One frantic parent at the school told Vanity Fair that she was “worried about some type of Mexican multi-car street abduction.”
In March, the New York Post reported a scare involving a suspicious vehicle outside the school, requiring the NYPD Bomb Squad be dispatched to investigate.
An older model Chevy pickup with “visible military equipment” inside, and a vehicle identification number that didn’t match its license plate, was spotted parked nearby, according to the Post.
Within an hour the bomb squad determined the truck didn’t pose a security risk.
Vanity Fair obtained an e-mail sent to parents by Columbia Grammar and Prep headmaster Richard Soghoian in which he gave assurances that the school is taking extra precautions to accommodate having the First Lady and First Son among its school family.
“We have already instituted additional measures and added additional staff under the guidance of highly experienced and knowledgeable experts from the Secret Service….After seeing the Secret Service at work this past week, we can assure you that they are not only highly skilled and experienced, but surprisingly discreet as well,” wrote Soghian. “We are confident at this early point that the school can continue to provide full security for our children while still maintaining our typically warm and happy learning environment.”
Secret Service, traffic congestion and overall concerns about security are worrisome to parents, according to the relative who spoke to Heavy.
TMZ reported in January that to mitigate traffic congestion, the NYPD would be working with the Secret Service to block and re-open streets as soon as Barron’s convoy passed.
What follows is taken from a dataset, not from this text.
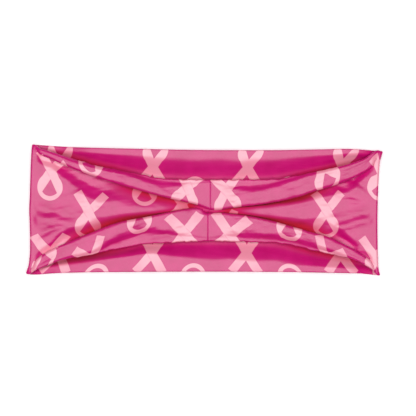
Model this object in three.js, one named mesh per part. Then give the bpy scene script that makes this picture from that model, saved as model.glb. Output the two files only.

For security purposes, the child’s route to school will be regularly altered.
“It’s really annoying for the parents,” said the Columbia Grammar and Prep relative. “It’s difficult to get to the school with all the Secret Service. It’s a hassle.”
The relative noted that it’s actually more annoying for the nannies than the parents since it’s the nannies who typically handle getting the children to and from school.